В сфере голодных духов-прета преобладает психика нищеты, и потому там идет постоянный процесс поглощения— вещей, богатства, силы, секса, идей и т. и., но их никогда не бывает достаточно. Эта разновидность психики символизируется образом голодного духа. У него огромное брюхо, но крошечный рот и тонкая шея. Она слишком узка, чтобы пропустить то огромное количество пищи, которым можно это брюхо насытить, поэтому прета всегда голоден и воспринимает все вокруг только как средство для насыщения.

Самые характерные признаки сферы ада — гнев, ненависть, агрессия. Но они не находятся где-то вовне; они — в нас самих. Ад — это не другие; это мы сами. Как-то раз один самурай спросил дзэнского учителя, правильно ли говорится в писаниях, что в истине заключен ад. Прежде чем ответить, учитель поинтересовался: зачем он, самурай, задал этот вопрос? Почему его интересуют такие пустяки? Может быть, он предается этим бесплодным разговорам, потому что пренебрегает своим долгом? Но ведь так дело может дойти до того, что он начнет красть ежегодную плату у своего господина, — а как же иначе, если он ее не заслуживает! Глубоко уязвленный самурай был готов выхватить меч. И тогда учитель улыбнулся и сказал ему: «Вот ты и в аду!»
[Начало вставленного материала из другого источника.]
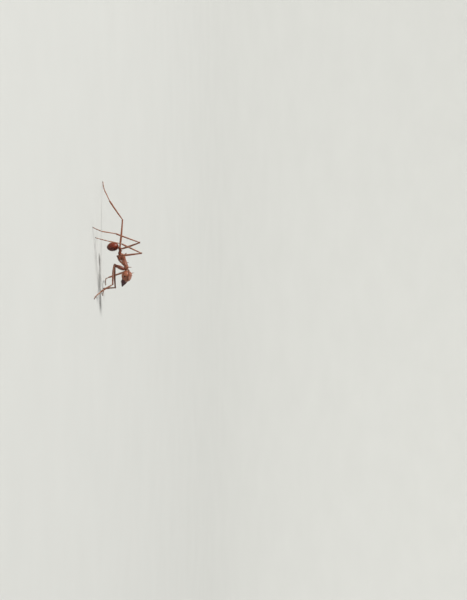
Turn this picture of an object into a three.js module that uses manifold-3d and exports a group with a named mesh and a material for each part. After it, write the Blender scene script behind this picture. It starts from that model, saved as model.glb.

Ненависть невозможно насытить; она растет и заполняет все пространство. Она плотно окружает нас, как горячий воздух в жаркий день. В буддийских текстах ненависть символизируется небом и землей, излучающими красное пламя. Земля подобна раскаленному железу; яростный огонь полыхает на каждом ее клочке, и негде от него укрыться. Чем яростнее мы уничтожаем своих врагов, мнимых или действительных, тем более сильное противодействие мы встречаем и тем больше ненависти порождаем в мире.

Таковы в общих чертах наши «обители», наши версии реальности, которые, по большей части, мы сами же для себя и создаем.

Что же предлагает буддизм? Оставаться самими собой и не бояться признать себя самыми заурядными людьми. Принять все свои несовершенства и сделать их частью пути совершенствования.